** START DATA SUPPLIED **

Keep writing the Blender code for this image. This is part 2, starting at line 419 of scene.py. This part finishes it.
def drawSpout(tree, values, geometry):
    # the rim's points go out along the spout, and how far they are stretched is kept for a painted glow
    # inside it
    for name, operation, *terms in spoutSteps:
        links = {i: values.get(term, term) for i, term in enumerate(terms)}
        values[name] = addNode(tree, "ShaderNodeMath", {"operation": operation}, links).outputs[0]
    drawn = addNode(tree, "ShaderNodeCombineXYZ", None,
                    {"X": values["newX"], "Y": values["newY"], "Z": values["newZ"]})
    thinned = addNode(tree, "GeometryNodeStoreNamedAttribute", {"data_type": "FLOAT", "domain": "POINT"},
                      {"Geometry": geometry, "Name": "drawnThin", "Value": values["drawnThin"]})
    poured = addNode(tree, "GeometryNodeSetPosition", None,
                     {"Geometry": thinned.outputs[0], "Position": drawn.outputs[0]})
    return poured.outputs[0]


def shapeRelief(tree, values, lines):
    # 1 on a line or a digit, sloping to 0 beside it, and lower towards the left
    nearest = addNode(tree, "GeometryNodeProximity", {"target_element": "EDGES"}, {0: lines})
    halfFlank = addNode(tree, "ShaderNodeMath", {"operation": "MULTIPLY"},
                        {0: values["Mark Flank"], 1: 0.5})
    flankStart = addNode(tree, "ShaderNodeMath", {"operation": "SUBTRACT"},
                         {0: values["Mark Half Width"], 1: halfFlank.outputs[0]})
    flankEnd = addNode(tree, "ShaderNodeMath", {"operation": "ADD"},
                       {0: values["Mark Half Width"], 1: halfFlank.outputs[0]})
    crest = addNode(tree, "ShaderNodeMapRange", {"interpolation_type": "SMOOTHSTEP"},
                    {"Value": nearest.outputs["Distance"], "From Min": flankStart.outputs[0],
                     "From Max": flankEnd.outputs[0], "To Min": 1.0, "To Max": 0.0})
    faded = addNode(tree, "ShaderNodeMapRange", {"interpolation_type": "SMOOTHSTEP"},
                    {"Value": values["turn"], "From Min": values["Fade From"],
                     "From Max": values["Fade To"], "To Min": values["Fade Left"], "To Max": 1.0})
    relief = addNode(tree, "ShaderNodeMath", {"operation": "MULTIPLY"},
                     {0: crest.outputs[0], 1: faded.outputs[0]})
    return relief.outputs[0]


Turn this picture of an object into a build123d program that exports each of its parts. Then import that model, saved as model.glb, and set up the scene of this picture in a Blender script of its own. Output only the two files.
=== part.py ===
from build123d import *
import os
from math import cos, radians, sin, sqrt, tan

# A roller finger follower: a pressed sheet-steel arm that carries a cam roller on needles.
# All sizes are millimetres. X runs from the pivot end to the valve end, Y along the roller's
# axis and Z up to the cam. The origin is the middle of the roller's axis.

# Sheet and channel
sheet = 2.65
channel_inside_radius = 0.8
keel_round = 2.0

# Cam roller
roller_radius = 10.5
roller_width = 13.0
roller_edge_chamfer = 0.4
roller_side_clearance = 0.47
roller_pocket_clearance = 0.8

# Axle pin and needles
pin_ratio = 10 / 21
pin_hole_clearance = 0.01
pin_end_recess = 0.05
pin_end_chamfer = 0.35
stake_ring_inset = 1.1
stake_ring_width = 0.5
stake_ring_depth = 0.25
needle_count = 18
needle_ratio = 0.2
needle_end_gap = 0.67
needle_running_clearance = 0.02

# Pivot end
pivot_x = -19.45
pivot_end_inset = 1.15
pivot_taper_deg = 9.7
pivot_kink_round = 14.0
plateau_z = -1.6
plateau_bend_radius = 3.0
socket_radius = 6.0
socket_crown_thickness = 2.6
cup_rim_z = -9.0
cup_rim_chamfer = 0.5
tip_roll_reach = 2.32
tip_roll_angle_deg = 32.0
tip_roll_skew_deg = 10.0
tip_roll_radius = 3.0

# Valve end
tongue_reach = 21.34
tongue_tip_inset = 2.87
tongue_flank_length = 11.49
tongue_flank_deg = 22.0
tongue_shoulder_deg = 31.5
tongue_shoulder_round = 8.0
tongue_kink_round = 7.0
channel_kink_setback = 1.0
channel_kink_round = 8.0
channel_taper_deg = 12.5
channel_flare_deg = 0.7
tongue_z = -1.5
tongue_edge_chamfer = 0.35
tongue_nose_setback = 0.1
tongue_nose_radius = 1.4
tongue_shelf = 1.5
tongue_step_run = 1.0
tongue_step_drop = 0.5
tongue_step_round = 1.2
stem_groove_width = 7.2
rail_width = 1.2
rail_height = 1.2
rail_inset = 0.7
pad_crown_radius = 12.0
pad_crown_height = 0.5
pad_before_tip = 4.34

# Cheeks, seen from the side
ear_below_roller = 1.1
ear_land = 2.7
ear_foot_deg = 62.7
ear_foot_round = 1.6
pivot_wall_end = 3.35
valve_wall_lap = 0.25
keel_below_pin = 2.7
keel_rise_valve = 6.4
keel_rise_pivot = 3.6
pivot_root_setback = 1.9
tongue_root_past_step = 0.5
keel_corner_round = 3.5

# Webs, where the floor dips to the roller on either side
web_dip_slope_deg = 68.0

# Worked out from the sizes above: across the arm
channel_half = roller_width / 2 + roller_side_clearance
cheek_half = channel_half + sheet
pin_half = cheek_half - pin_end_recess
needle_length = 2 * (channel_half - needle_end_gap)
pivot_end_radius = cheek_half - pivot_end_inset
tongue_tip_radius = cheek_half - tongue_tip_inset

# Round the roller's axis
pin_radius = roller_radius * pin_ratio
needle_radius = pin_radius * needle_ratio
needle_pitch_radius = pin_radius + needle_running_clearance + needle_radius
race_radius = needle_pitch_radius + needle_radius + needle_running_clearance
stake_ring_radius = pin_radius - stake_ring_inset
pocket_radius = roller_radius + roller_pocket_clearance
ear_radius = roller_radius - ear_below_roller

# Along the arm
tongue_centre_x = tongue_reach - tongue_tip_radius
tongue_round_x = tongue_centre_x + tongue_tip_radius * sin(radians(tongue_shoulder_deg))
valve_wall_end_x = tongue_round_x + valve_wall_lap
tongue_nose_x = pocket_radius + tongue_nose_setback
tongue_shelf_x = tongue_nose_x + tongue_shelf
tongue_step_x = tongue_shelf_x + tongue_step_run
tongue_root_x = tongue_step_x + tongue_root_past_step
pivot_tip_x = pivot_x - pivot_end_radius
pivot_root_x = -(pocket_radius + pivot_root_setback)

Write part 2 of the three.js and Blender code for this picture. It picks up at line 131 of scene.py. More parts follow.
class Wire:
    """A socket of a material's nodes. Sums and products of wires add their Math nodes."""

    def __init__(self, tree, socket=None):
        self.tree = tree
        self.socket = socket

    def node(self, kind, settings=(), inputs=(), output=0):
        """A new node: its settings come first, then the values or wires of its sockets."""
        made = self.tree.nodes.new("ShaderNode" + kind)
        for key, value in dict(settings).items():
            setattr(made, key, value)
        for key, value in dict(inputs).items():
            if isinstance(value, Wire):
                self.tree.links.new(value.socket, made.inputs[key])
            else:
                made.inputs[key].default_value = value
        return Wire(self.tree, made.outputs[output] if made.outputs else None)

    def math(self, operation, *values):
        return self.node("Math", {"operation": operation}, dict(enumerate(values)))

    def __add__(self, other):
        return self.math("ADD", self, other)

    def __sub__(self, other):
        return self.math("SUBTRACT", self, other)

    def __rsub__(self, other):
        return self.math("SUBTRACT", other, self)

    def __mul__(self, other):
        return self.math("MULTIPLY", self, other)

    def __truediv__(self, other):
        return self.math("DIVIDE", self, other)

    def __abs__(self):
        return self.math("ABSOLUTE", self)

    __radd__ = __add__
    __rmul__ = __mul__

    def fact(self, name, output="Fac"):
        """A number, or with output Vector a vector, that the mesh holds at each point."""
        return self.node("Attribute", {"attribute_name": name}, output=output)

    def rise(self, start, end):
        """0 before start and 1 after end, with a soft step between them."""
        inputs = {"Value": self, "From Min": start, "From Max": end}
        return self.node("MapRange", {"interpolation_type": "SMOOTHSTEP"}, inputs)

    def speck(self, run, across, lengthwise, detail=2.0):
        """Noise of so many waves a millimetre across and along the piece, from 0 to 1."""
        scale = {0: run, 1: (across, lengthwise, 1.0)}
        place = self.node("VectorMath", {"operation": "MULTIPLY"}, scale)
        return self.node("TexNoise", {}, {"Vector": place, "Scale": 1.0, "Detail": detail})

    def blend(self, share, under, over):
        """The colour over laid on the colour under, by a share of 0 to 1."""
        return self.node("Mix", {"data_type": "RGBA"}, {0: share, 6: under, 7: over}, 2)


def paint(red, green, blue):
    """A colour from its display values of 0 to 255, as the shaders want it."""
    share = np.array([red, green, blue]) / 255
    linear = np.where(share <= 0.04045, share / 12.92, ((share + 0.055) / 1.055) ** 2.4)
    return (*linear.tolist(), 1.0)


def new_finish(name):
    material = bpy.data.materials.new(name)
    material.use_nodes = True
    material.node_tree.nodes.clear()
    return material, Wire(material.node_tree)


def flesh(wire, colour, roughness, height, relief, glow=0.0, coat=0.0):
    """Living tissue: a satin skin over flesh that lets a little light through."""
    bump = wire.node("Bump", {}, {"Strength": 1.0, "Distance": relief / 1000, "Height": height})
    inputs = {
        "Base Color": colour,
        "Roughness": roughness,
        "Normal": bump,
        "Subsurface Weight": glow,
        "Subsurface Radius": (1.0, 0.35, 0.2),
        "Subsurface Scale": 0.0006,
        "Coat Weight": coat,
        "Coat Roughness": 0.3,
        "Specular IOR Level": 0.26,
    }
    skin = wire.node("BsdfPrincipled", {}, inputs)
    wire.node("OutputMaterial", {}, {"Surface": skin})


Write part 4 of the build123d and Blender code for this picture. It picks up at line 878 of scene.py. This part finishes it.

** END DATA SUPPLIED **

SET PROBLEM: Output only the lines from the one containing "Turn this picture" through the one containing "roller_pocket_clearance = 0.8", inclusive, exactly as written.

THE OUTPUT:
Turn this picture of an object into a build123d program that exports each of its parts. Then import that model, saved as model.glb, and set up the scene of this picture in a Blender script of its own. Output only the two files.
=== part.py ===
from build123d import *
import os
from math import cos, radians, sin, sqrt, tan

# A roller finger follower: a pressed sheet-steel arm that carries a cam roller on needles.
# All sizes are millimetres. X runs from the pivot end to the valve end, Y along the roller's
# axis and Z up to the cam. The origin is the middle of the roller's axis.

# Sheet and channel
sheet = 2.65
channel_inside_radius = 0.8
keel_round = 2.0

# Cam roller
roller_radius = 10.5
roller_width = 13.0
roller_edge_chamfer = 0.4
roller_side_clearance = 0.47
roller_pocket_clearance = 0.8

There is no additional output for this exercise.